START

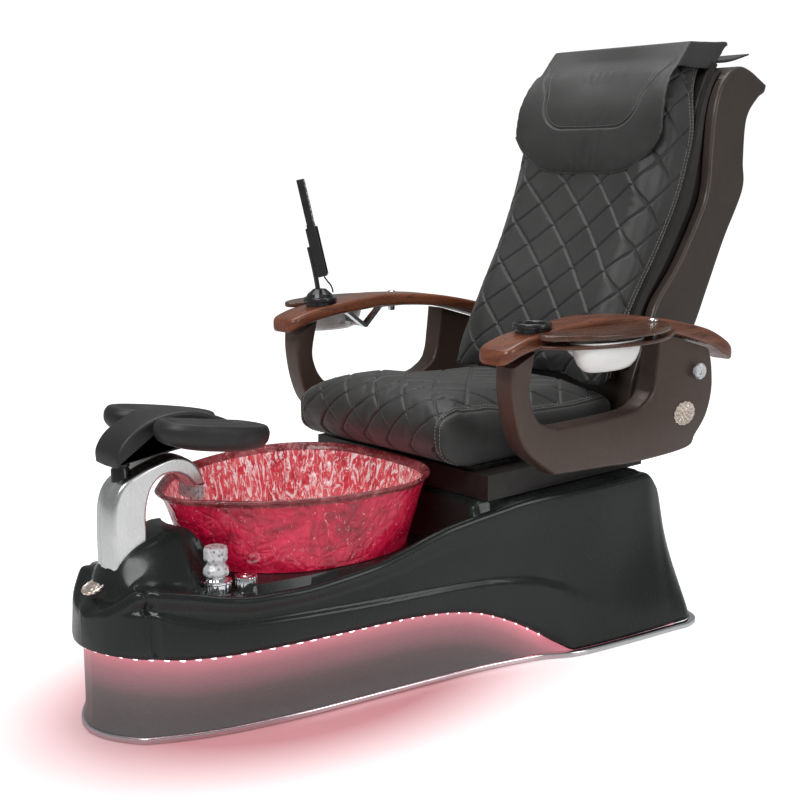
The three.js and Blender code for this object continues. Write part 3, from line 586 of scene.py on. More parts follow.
def lacquered_wood(name, slot, dark, middle, light, stretch, scale=1.0):
    """Clear-lacquered wood: growth rings, pores along the grain and broad colour change."""
    material, tree, bsdf = shader(name, slot, middle, 0.36, Coat_Weight=0.18, Coat_Roughness=0.12)
    along = place(tree, stretch)
    bend = fractal(tree, along, 5 * scale, 4, 0.5)
    push = add(tree, "VectorMath", {0: bend, 1: (0.25, 0.25, 0.25)}, operation="MULTIPLY").outputs[0]
    warped = add(tree, "VectorMath", {0: along, 1: push}).outputs[0]
    rings = add(tree, "TexWave", {"Vector": warped, "Scale": 9.0 * scale, "Distortion": 5.5, "Detail": 4.0,
                                  "Detail Scale": 1.6}, wave_type="RINGS").outputs["Fac"]
    body = ramp(tree, rings, [(0.1, dark), (0.45, middle), (0.9, light)])
    fleck = fractal(tree, place(tree, shaded(stretch, 9)), 24 * scale, 5, 0.7)
    pores = ramp(tree, fleck, [(0.34, 1.0), (0.46, 0.0)])
    tones = [(0.3, shaded(middle, 0.75)), (0.7, shaded(middle, 1.2))]
    broad = ramp(tree, fractal(tree, along, 2.2, 3), tones)
    colour = mix(tree, pores, mix(tree, 0.6, body, broad), shaded(dark, 0.45))
    link(tree, mix(tree, worn_edges(tree, 0.3), colour, shaded(light, 1.4)), bsdf, "Base Color")
    link(tree, ramp(tree, fleck, [(0.3, 0.38), (0.6, 0.24)]), bsdf, "Roughness")
    bump(tree, bsdf, fleck, 0.06, 0.0004)
    return material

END

■ WHAT IS ASKED ■
Reproduce the material in full, with no word added or dropped.

■ REPLY ■
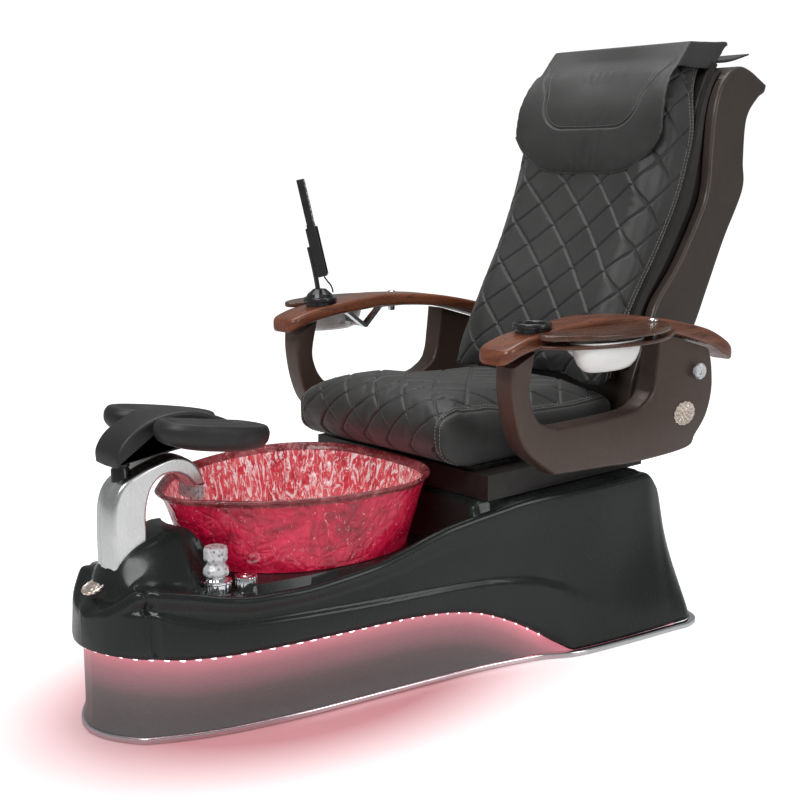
The three.js and Blender code for this object continues. Write part 3, from line 586 of scene.py on. More parts follow.
def lacquered_wood(name, slot, dark, middle, light, stretch, scale=1.0):
    """Clear-lacquered wood: growth rings, pores along the grain and broad colour change."""
    material, tree, bsdf = shader(name, slot, middle, 0.36, Coat_Weight=0.18, Coat_Roughness=0.12)
    along = place(tree, stretch)
    bend = fractal(tree, along, 5 * scale, 4, 0.5)
    push = add(tree, "VectorMath", {0: bend, 1: (0.25, 0.25, 0.25)}, operation="MULTIPLY").outputs[0]
    warped = add(tree, "VectorMath", {0: along, 1: push}).outputs[0]
    rings = add(tree, "TexWave", {"Vector": warped, "Scale": 9.0 * scale, "Distortion": 5.5, "Detail": 4.0,
                                  "Detail Scale": 1.6}, wave_type="RINGS").outputs["Fac"]
    body = ramp(tree, rings, [(0.1, dark), (0.45, middle), (0.9, light)])
    fleck = fractal(tree, place(tree, shaded(stretch, 9)), 24 * scale, 5, 0.7)
    pores = ramp(tree, fleck, [(0.34, 1.0), (0.46, 0.0)])
    tones = [(0.3, shaded(middle, 0.75)), (0.7, shaded(middle, 1.2))]
    broad = ramp(tree, fractal(tree, along, 2.2, 3), tones)
    colour = mix(tree, pores, mix(tree, 0.6, body, broad), shaded(dark, 0.45))
    link(tree, mix(tree, worn_edges(tree, 0.3), colour, shaded(light, 1.4)), bsdf, "Base Color")
    link(tree, ramp(tree, fleck, [(0.3, 0.38), (0.6, 0.24)]), bsdf, "Roughness")
    bump(tree, bsdf, fleck, 0.06, 0.0004)
    return material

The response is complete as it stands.